Global Easing Cycle Close to an End
23 October 2019
Flash Points:
  • Limited room for further monetary easing as central banks adopt ‘wait-and-see’ approach and save ammunition
  • Trade tensions continue to put a drag on growth heading into US election year in 2020
  • Active management with an emphasis on credit selection crucial as default risks rise in a late cycle

In the following Maggie Wong, Senior Portfolio Manager of Affin Hwang Asset Management shares her views on where we are in the current interest rate cycle and outlook for Asian credits.

1) On monetary policy outlook, where are we in the interest rate cycle looking ahead?
In the past six months, we saw coordinated efforts by central banks globally to reduce interest rates in response to slowing economic growth. Total interest rate cuts delivered amounted to more than 1000bps by 26 central banks, including US Federal Reserve (Fed), European Central Bank (ECB), Reserve Bank of Australia (RBA) and Bank Indonesia (BI).

Going forward, we believe there is limited room for further monetary policy easing given already low interest rates. Central banks are more inclined to “save some bullets” for future, i.e. in the event whereby a recession materialises, as well as adopting a “wait-and-see” approach to assess impact post recent rate cuts.

In the US, the Fed will likely put rates on hold after a final cut in October (if not December), delivering a total cut of 75bps this easing round. The RBA and Bank of Korea (BoK) have also recently signalled that they have likely approached the end of the current easing cycle.

At the same time, we are also seeing a transition whereby central banks are now passing the baton to governments to prop-up growth (i.e. from monetary easing to fiscal easing). For example, there is increasing pressure on various European governments to launch fiscal stimulus. Other countries which have implemented fiscal stimulus recently include but not limited to France, Netherlands and India.

Therefore, expectations are that global interest rates are close to bottoming out in the near term. Having said that, I do not foresee central banks reverting to an interest rate hike cycle anytime soon. The biggest risks (both upside and downside) to my view would be ongoing trade negotiations and US inflation.

2) Which currencies do you think can continue to outperform against the US dollar in the year ahead?
Perhaps, the UK Sterling Pound (GBP) which has taken a big hit since the 2016 referendum, as markets factored in the risk of a no-deal Brexit. As recent developments in the UK have significantly lowered the risk of a no-deal Brexit, there could be room for the GBP to rally further.

While I think upside room for the USD is capped, there isn’t any country/currency that stands out as US growth is still outperforming the rest of the world. That said in the medium term, the EUR and JPY could outperform USD as both currencies continue to trade cheaply on a real effective exchange rate (REER) basis.

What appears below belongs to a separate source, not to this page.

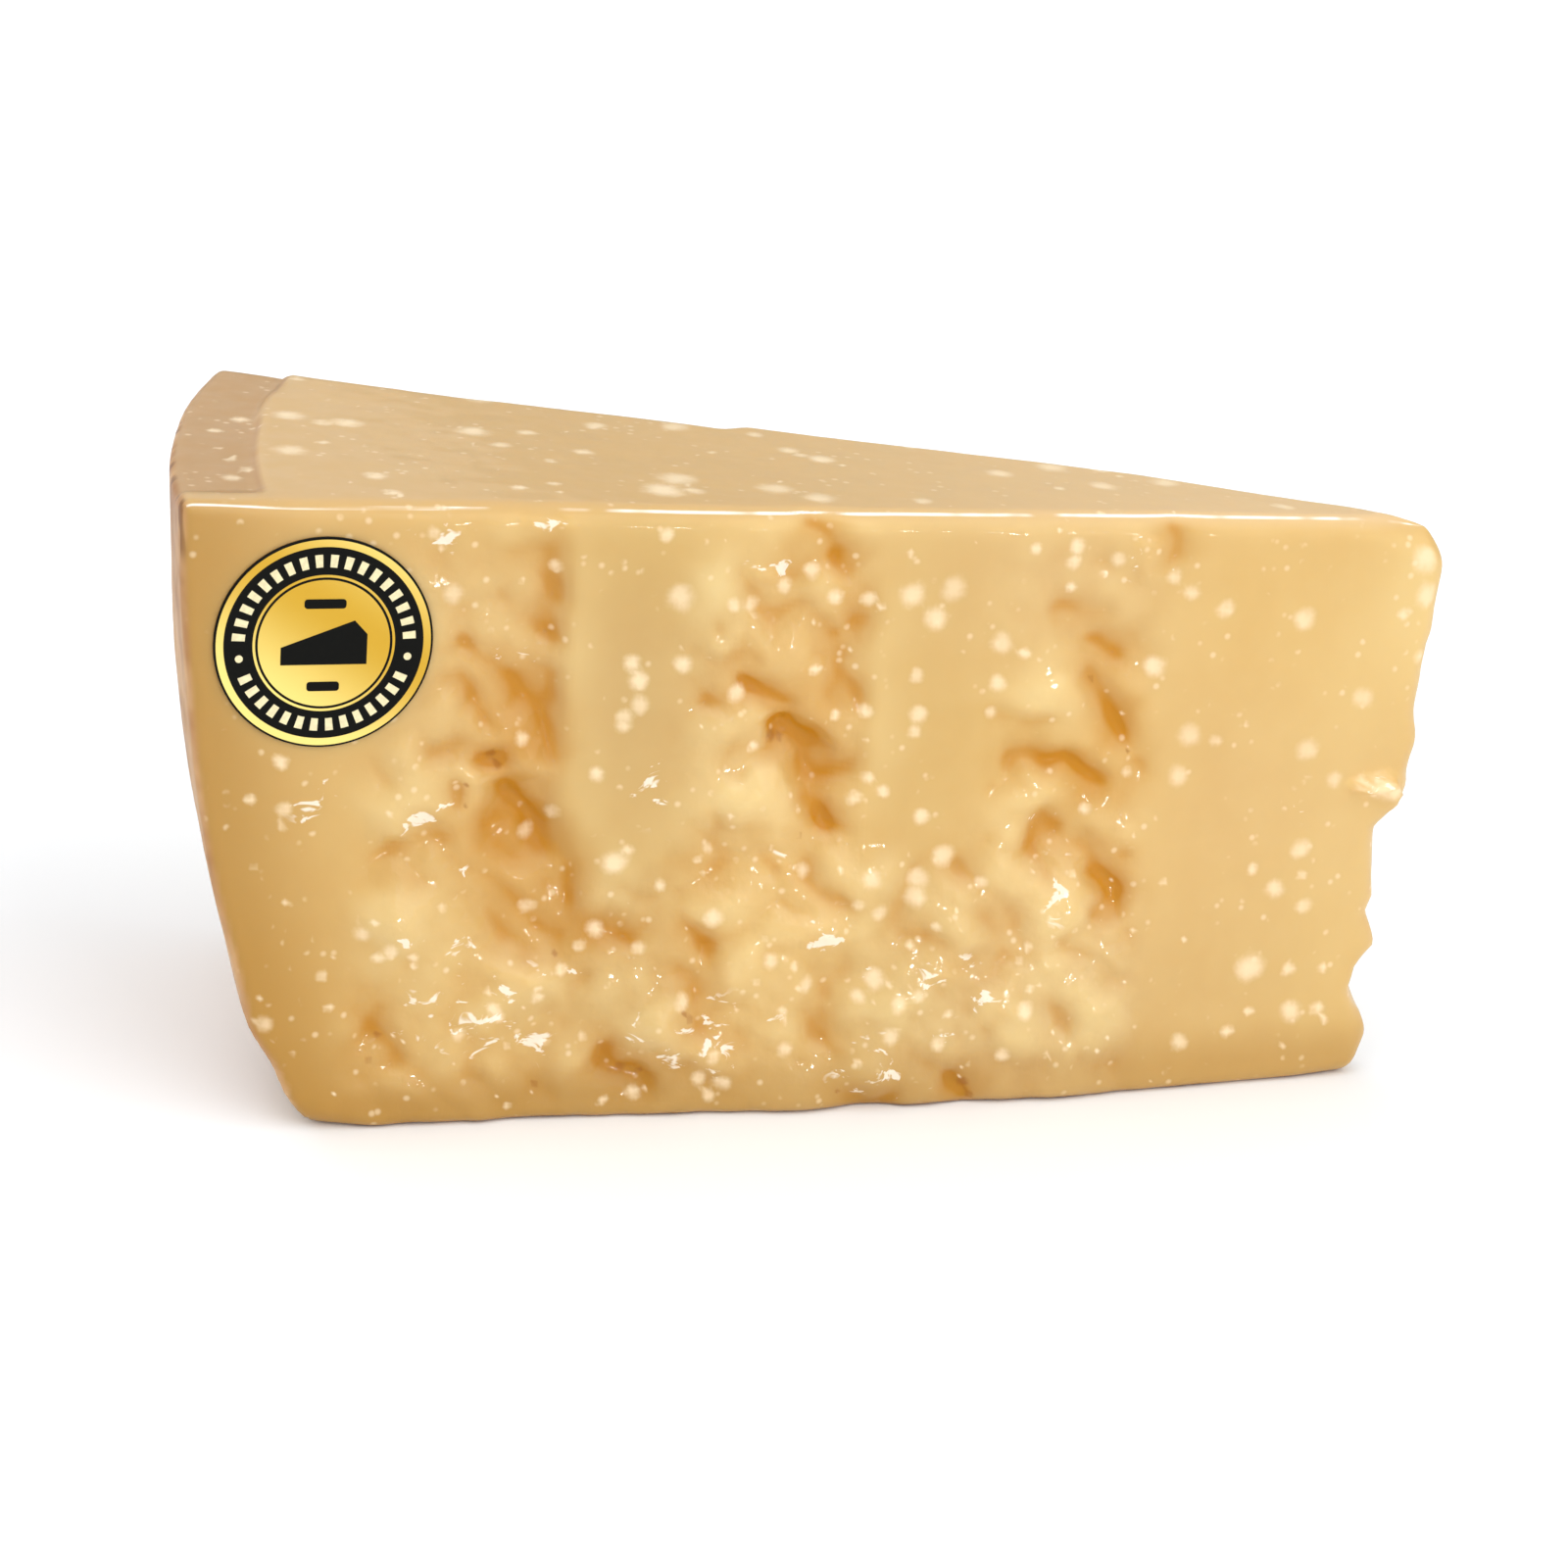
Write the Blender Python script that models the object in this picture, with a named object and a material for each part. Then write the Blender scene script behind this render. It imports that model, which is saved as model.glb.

Furthermore, both the Eurozone and Japan are running on a current account surplus, whereas the US is running on twin deficits (current account and fiscal account deficit). The JPY is also a good hedge against a sell-off for risky assets in a risk-off environment.

3) From a macro standpoint, which economies do you think are likely to give us cause for concern as we go forward?
Even though the risk of global recession remains low at this current juncture, among the “big-4 economies” the likelihood of Eurozone and Japan falling into recession next year is high. Germany’s GDP contracted by 0.1% in Q2 and highly likely will contract again in Q3, triggering a technical recession.

In 2017, Germany accounted for 28% of Euro Area economy, followed by the UK which is going through a volatile period. Hence, it is likely that the Eurozone will dip into recession in 2020.

As for Japan, exports have tumbled given the slowdown in global growth and collapse in global trade volumes. The government has recently hiked VAT from 8% to 10% and this is expected to also weigh on growth.

The remaining two of the “big-4 economies” i.e. China and US whilst not in recession territory yet are slowing rapidly. Ongoing trade tensions continue to weigh on corporate and consumer sentiment, dampening business and consumption spending. Uncertainty will continue to be in the backdrop and stay high going into the US election year in 2020. Hence, it is unlikely that we will see a pickup in business capital expenditure and household consumption.

5) How are Asian bond markets performing at the moment compared to the global bond market, where are the bright spots and where do you see the best opportunities arising?
Asian bond markets delivered a total return of 10.7% as of September 2019 which slightly underperformed the US bond market (12.9%) and global EM bond market (11%).

As we head into the late-cycle, active management would play an important role as default risk tends to rise. Hence, credit selection is key in navigating the current volatile environment. Within Asian bond markets, we like the Chinese property space both in Investment Grade (IG) and High Yield (HY). But we would also like to emphasise the importance of credit selection, i.e. avoiding companies with weak fundamentals.

In addition, in this kind of low rate environment, instead of going down the credit curve, we prefer going down the seniority to extract more yields. For example, we like certain hybrid bonds issued by corporate with strong fundamental and strong structure (bondholder friendly). Hybrid bonds tend to be ranked junior to straight bonds and usually yields 1.2-1.5x more than senior bonds.